And then yesterday, I installed the infant car seat in the car (a full ten days ahead of when we got this task accomplished last time). It’s in the safest spot—the middle back seat—but it’s the spot where Hudson’s toddler seat used to live. And next to it, instead of Hudson’s toddler seat, is a bedsheet that covers the seat where Bess always sits. Bess doesn’t have to change seats to make room for a second car seat. I don’t have to train her to sit in the way back row to make room for two car seats. Hudson and Jackson will never sit back there together, giggling over a shared secret or bickering or hitting each other.
Piece by piece, bit by bit, we are transforming our physical spaces to reflect our new reality—a family of four with only three, two children but only one living. But even as we are making these changes, there is clearly part of me still just can’t (or won’t) accept the way things are. Maybe I told a stranger that my daughter is two and a half years old not because I didn’t want to deal with her but because I so desperately wish it to be true. Maybe I’ve stopped telling people that my older child passed away last year because all I can think about is the way things should be in a few weeks, all the photos we should be taking, all the chaos that should be turning our house upside down as we make the transition from one to two. I can’t tell you how much I dread the heartbreak of putting up a Facebook profile picture with only my second child in it. More and more frequently these days, I feel like I must be living someone else’s life, because I just don’t recognize this one as my own.
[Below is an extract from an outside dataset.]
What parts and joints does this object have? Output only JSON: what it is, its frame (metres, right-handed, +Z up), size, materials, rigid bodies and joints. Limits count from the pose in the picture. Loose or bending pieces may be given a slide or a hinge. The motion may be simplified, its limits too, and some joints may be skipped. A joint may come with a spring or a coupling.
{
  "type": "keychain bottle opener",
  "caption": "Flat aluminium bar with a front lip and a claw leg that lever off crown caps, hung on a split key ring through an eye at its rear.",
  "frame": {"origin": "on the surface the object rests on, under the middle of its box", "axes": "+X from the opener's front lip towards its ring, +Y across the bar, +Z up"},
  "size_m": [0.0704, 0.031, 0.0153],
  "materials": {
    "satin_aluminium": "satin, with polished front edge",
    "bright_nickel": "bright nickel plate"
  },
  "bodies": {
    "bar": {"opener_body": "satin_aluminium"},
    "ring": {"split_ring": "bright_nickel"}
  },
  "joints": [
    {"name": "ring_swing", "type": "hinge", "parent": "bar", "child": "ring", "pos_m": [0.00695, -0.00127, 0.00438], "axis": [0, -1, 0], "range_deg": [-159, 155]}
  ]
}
This past weekend, for the first time since Hudson died, we went to a birthday party for one of her friends, the last of all of them to turn two. It was an Elmo-themed party, just as Hudson’s would likely have been, and most of Hudson’s little friends were there, as were the little siblings of a few. There were parents there whom I had not met, and I imagine they just assumed that we had no older children and were just friends of the birthday girl’s parents. I surprised even myself by not going completely catatonic or otherwise losing it. Afterwards, Ed asked me if I was OK, and I told him that I guessed the key was to not sit there and constantly imagine how things should be, to not think about how Hudson should be among the oldest kids there, with the most words and the most tricks, leading her little friends in games, running up to show me the goodies in her party favor bag. As long as I didn’t think about any of those things and just tried to accept the situation for what it was, to accept that this is just how our life is now, then I could manage. Of course, it hit me hard later that day—how could it not?—but for those two hours during the party, I managed.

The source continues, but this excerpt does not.